Micrometeorologia nos fluxos de lava
Os fluxos de lava ígnea (com temperaturas que, ao fluir, rondam os 1.000 ºC) gerados pelos transbordamentos de magma nas diferentes bocas eruptivas, além de destruir tudo no seu percurso, favorecem a formação de diferentes fenómenos meteorológicos de microescala, que modificam o tempo prevalecente à escala local. Formaram-se violentas rajadas de vento, devido ao grande contraste térmico (e, portanto, de pressão) entre o ar acima dos fluxos de lava e as áreas circundantes.

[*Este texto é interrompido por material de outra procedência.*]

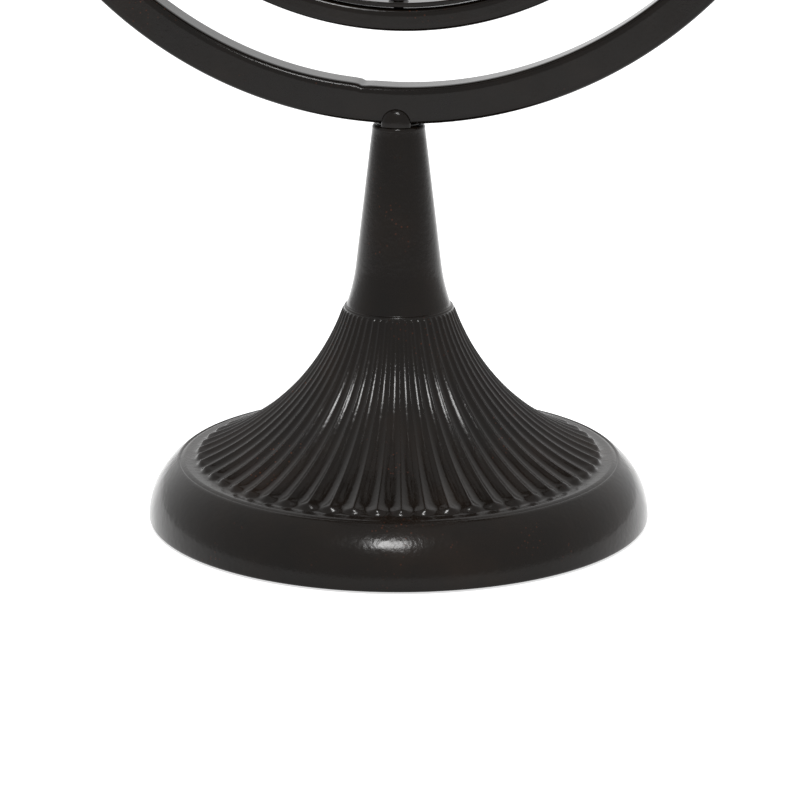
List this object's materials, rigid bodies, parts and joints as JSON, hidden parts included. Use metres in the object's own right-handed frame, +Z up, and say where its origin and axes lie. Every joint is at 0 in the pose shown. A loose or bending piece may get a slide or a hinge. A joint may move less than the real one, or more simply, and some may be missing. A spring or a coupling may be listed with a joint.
{
  "type": "armillary sphere",
  "caption": "Armillary sphere of nested painted metal rings that turn about crossed pivots, on a fluted trumpet base with a tapered neck.",
  "frame": {"origin": "on the axis of the base, on the surface that it stands on", "axes": "+Z up; front is -Y; the fixed meridian ring lies in the XZ plane and the middle ring turns about X"},
  "size_m": [0.268, 0.188, 0.3828],
  "materials": {
    "dark_paint": "satin dark espresso paint over cast and formed iron, fine orange peel",
    "zinc_steel": "zinc plated fasteners hidden under the base",
    "felt": "black wool felt"
  },
  "bodies": {
    "stand": {"base_shell": "dark_paint", "felt_pads": "felt", "fender_washer": "zinc_steel", "lock_washer": "zinc_steel", "rod_nut": "zinc_steel", "tie_rod": "zinc_steel", "neck_sleeve": "dark_paint", "ring_post": "dark_paint", "meridian_ring": "dark_paint", "left_pivot_pin": "dark_paint", "right_pivot_pin": "dark_paint", "left_spacer": "dark_paint", "right_spacer": "dark_paint"},
    "middle": {"middle_ring": "dark_paint", "upper_carrier_pin": "dark_paint", "lower_carrier_pin": "dark_paint"},
    "inner": {"inner_ring": "dark_paint", "equator_band": "dark_paint", "ecliptic_band": "dark_paint", "band_rivets": "dark_paint", "polar_rod": "dark_paint", "polar_rod_nuts": "dark_paint", "arrow_head": "dark_paint", "arrow_fletching": "dark_paint", "globe_collars": "dark_paint"},
    "globe": {"globe": "dark_paint"}
  },
  "joints": [
    {"name": "middle_ring_turn", "type": "hinge", "parent": "stand", "child": "middle", "pos_m": [0, 0, 0.2525], "axis": [1, 0, 0], "continuous": true},
    {"name": "inner_ring_turn", "type": "hinge", "parent": "middle", "child": "inner", "pos_m": [0, 0, 0.2525], "axis": [0, 0, 1], "continuous": true},
    {"name": "globe_spin", "type": "hinge", "parent": "inner", "child": "globe", "pos_m": [0, 0, 0.2525], "axis": [0.3971, 0, 0.9178], "continuous": true}
  ]
}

Nas áreas soterradas por cinzas em redor das bocas, tampouco faltaram os redemoinhos de poeira, semelhantes aos que se formam em solo nu e poeirento, sujeito a forte insolação. Nos fluxos de lava, a própria lava - em processo de solidificação, mas ainda quente - sobre a qual as cinzas foram depositadas, atua como fonte de calor, promovendo a formação do redemoinho.
Em dias de acentuada instabilidade atmosférica, a pluma chegou a formar um pirocúmulo, enquanto outras nuvens de grande desenvolvimento vertical se formaram à sua volta. Em pelo menos um destes dias, uma tuba chegou mesmo a descolar da base de uma delas. Quando chove, as gotas que atingem os fluxos de lava mais quentes evaporam-se, criando a falsa sensação de que o terreno vulcânico está a fumegar. Na realidade, forma-se uma espécie de névoa de evaporação, devido à condensação desse vapor de água trazido pela chuva.
No caso dos fluxos de lava que chegaram ao mar, a violenta evaporação da água marinha criou perigosas nuvens ácidas, em forma de colunas. As gotículas dessas nuvens contêm ácido clorídrico e, em menor quantidade, ácidos sulfúrico e fluorídrico, gerados a partir dos sais marinhos cloreto de sódio e sulfatos.